Nodding, Tatiana rubbed her cheek against his arm, pressing her head to him. “Trust me,” she whispered. “Trust in me. Alexander Barrington, I will never betray you.”
“Yes, but will you ever deny me?” he asked tenderly.
“Only in front of my Dasha,” she replied. “And your Dimitri.”
Lifting her face to him, with an ironic smile Alexander said, “Aren’t you glad now that God stopped us at the hospital?”
Tatiana smiled lightly back. “No.” She sat wrapped in his arms. They stared at each other. She put her palm out to him. He put his palm against hers. “Look,” she said quietly. “My fingertips barely come up to your second knuckle.”
“I’m looking,” he whispered, threading his fingers through hers and squeezing her hand so hard that Tatiana groaned and then blushed.
Bringing his face to hers, Alexander kissed the skin near her nose. “Have I ever told you I adore your freckles?” he murmured. “They are very enticing.”
She purred back. Their fingers remained entwined as they kissed.
“Tatiasha…” Alexander whispered, “you have amazing lips…” He paused and pulled away. “You are”—reluctantly she opened her eyes to meet his gaze—”you are oblivious to yourself. It’s one of your most endearing, most infuriating qualities…”
“Don’t know what you mean…” She had no brain left. “Shura, how can there be not a single place in this world we can go?” Her voice broke. “What kind of a life is this?”
“The Communist life,” Alexander replied.
They huddled closer.
“You crazy man,” she said fondly. “What were you doing fighting with me at Kirov, knowing all this was stacked against us?”
“Raging against my fate,” said Alexander. “It’s the only fucking thing I ever do. I just refuse to be defeated.”
I love you, Alexander, Tatiana wanted to say to him, but couldn’t. I love you. She bowed her head. “I have too young a heart…” she whispered.
Alexander’s arms engulfed her. “Tatia,” he whispered, “you do have a young heart.” He tipped her back a little and kissed her between her breasts. “I wish with all of mine, I wasn’t forced to pass it by.”
Suddenly he moved away and jumped to his feet. Tatiana herself heard a noise behind them in the arcade. Sergeant Petrenko stuck his head out onto the balcony, saying it was time for a shift change.

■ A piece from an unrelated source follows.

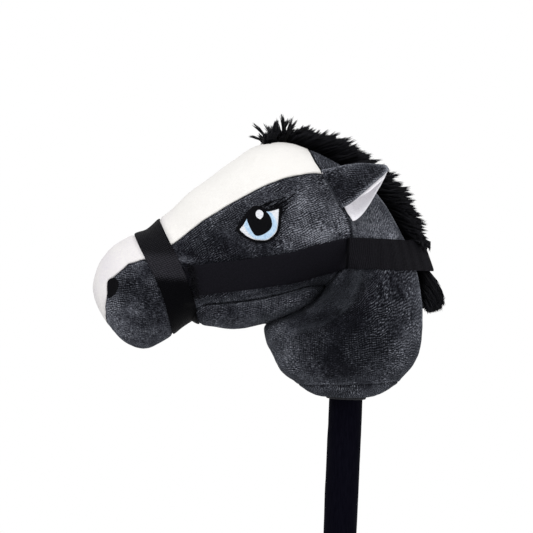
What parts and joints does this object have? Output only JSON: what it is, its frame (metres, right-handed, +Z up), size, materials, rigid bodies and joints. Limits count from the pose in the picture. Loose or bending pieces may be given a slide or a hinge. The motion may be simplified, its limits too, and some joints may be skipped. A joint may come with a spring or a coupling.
{
  "type": "hobby horse",
  "caption": "Stuffed plush horse head with a mane, laid-back ears and a webbing halter on a long cloth-covered stick.",
  "frame": {"origin": "centre of the underside of the foot cap, on the stick's axis", "axes": "+Z up the stick, -X towards the nose, -Y towards the horse's left side"},
  "size_m": [0.2978, 0.1576, 0.8539],
  "materials": {
    "wood": "sanded, clear varnish",
    "sleeve": "close woven black cloth",
    "rubber": "matt",
    "plastic": "moulded",
    "backing": "plain woven tape",
    "fibre": "loose fibre filling",
    "grey_plush": "short brushed pile",
    "white_plush": "short brushed pile",
    "lining_plush": "short brushed pile",
    "mane_pile": "long combed pile",
    "webbing": "woven ribbed tape",
    "white_thread": "satin stitch",
    "black_thread": "satin stitch",
    "iris_thread": "satin stitch"
  },
  "bodies": {
    "toy": {"stick": "wood", "stick_sleeve": "sleeve", "foot_cap": "rubber", "top_cap": "plastic", "inner_cuff": "backing", "cable_tie": "plastic", "head_stuffing": "fibre", "neck_stuffing": "fibre", "jaw_stuffing": "fibre", "blaze_panel": "white_plush", "face_panel_left": "grey_plush", "face_panel_right": "grey_plush", "jaw_panel": "grey_plush", "neck_panel_left": "grey_plush", "neck_panel_right": "grey_plush", "base_disc": "grey_plush", "mane_backing": "backing", "mane_pile": "mane_pile", "noseband": "webbing", "cheek_strap_left": "webbing", "cheek_strap_right": "webbing", "neck_band": "webbing", "nostril_left": "black_thread", "nostril_right": "black_thread", "eye_white_left": "white_thread", "eye_outline_left": "black_thread", "eye_iris_left": "iris_thread", "eye_pupil_left": "black_thread", "eye_glint_left": "white_thread", "eye_white_right": "white_thread", "eye_outline_right": "black_thread", "eye_iris_right": "iris_thread", "eye_pupil_right": "black_thread", "eye_glint_right": "white_thread"},
    "ear_left": {"ear_outer_left": "grey_plush", "ear_lining_left": "lining_plush"},
    "ear_right": {"ear_outer_right": "grey_plush", "ear_lining_right": "lining_plush"}
  },
  "joints": [
    {"name": "ear_left", "type": "hinge", "parent": "toy", "child": "ear_left", "pos_m": [-0.01835, -0.06314, 0.78987], "axis": [0.4973, -0.2412, -0.8334], "range_deg": [0, 55], "stiffness_Nm_per_rad": 0.03},
    {"name": "ear_right", "type": "hinge", "parent": "toy", "child": "ear_right", "pos_m": [-0.01835, 0.06314, 0.78987], "axis": [-0.4973, -0.2412, 0.8334], "range_deg": [0, 55], "stiffness_Nm_per_rad": 0.03}
  ]
}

Alexander carried Tatiana down on his back, and then, with his arm around her, they hobbled through the city streets, back to Fifth Soviet. It was after two in the morning. Tomorrow their day would begin at six, and yet here they both were, clinging to each other in the last remaining hours of night. He carried her in his arms down Nevsky Prospekt. She carried his rifle. He carried her on his back.
They were very alone as they made their way through dark Leningrad.
7
The next evening after work Tatiana found her mother moaning in the room and Dasha sitting in the hallway, crying into her cup of tea. The Metanovs had just received a telegram from the long-defunct Novgorod command, informing them that on 13 July 1941 the train carrying one Pavel Metanov and hundreds of other young volunteers was blown up by the Germans. There were no survivors.

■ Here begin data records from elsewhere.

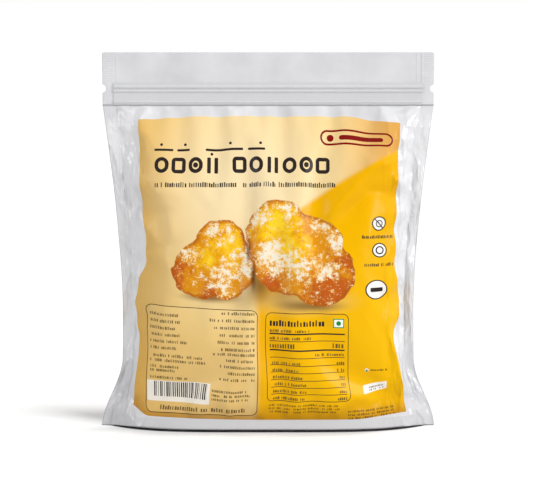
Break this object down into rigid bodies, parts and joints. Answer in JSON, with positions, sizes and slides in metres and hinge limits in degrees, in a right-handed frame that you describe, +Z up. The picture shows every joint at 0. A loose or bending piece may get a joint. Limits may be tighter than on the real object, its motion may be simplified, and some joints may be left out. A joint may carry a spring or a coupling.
{
  "type": "zip pouch of jaggery",
  "caption": "Sealed stand-up zip pouch filled with round jaggery lumps, with a flat header, welded side seals, tear notches and an opened gusset base.",
  "frame": {"origin": "on the surface that the pouch stands on, under the middle of its base", "axes": "+Z up, +X to the right as seen from the front, -Y out of the front face"},
  "size_m": [0.206, 0.0622, 0.23],
  "materials": {
    "printed_film": "glossy pearl-white laminate film with a printed panel in cream and yellow",
    "zip_plastic": "pearl-white film drawn over the moulded closing ribs"
  },
  "bodies": {
    "root": {"pouch": "printed_film", "zip_strip_front": "zip_plastic", "zip_strip_back": "zip_plastic"}
  },
  "joints": []
}
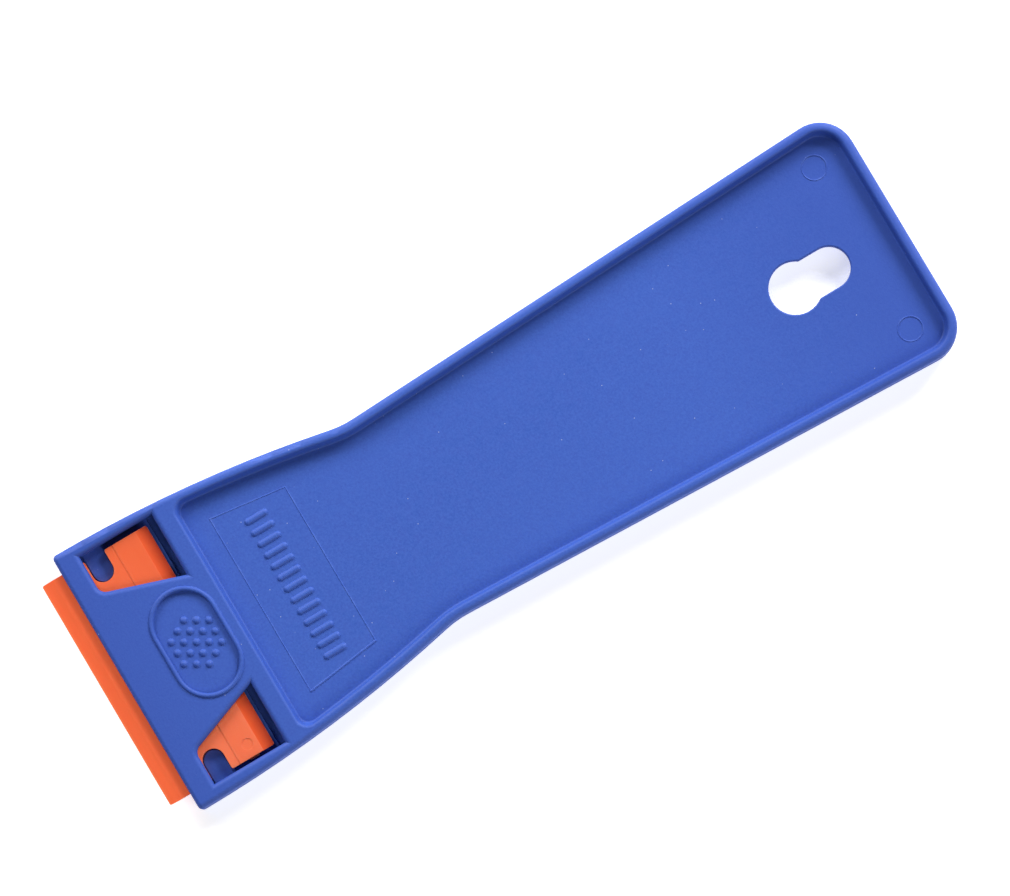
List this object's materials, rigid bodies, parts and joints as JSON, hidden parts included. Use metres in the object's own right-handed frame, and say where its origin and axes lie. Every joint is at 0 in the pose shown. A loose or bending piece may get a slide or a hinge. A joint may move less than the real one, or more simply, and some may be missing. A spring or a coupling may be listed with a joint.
{
  "type": "algae scraper",
  "caption": "Flat hand scraper with a moulded plastic handle, a hang hole, and a reversible plastic blade that slides out of a slot in the head.",
  "frame": {"origin": "middle of the whole scraper's footprint, on the plane that its back rests on", "axes": "+X from the blade to the tail, +Y across the handle, +Z out of the front face"},
  "size_m": [0.1386, 0.0442, 0.0057],
  "materials": {
    "handle_plastic": "fine matte moulded texture",
    "blade_plastic": "satin moulded"
  },
  "bodies": {
    "handle": {"handle": "handle_plastic", "blade_retaining_lugs": "handle_plastic"},
    "blade": {"blade": "blade_plastic"}
  },
  "joints": [
    {"name": "blade_slide", "type": "slide", "parent": "handle", "child": "blade", "axis": [-1, 0, 0], "range_m": [0, 0.018], "deforming": ["blade_retaining_lugs"]}
  ]
}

A week before I went to find him, thought Tatiana, pacing dully through the rooms. What did I do on the day that my brother’s train blew up? Did I work, did I ride the tram? Did I even think once of my brother? I’ve thought of him since. I’ve felt him not being here since. Dear Pasha, she thought, we lost you and we didn’t even know it. That’s the saddest loss of all, to go on for a few weeks, a few days, a night, a minute, and think everything is still all right when the structure you’ve built your life on has crumbled. We should have been mourning you, but instead we made plans, went to work, dreamed, loved, not knowing you were already behind us.
How could we not have known?
Wasn’t there a sign? Your reluctance to go? The packed suitcase? The not hearing from you?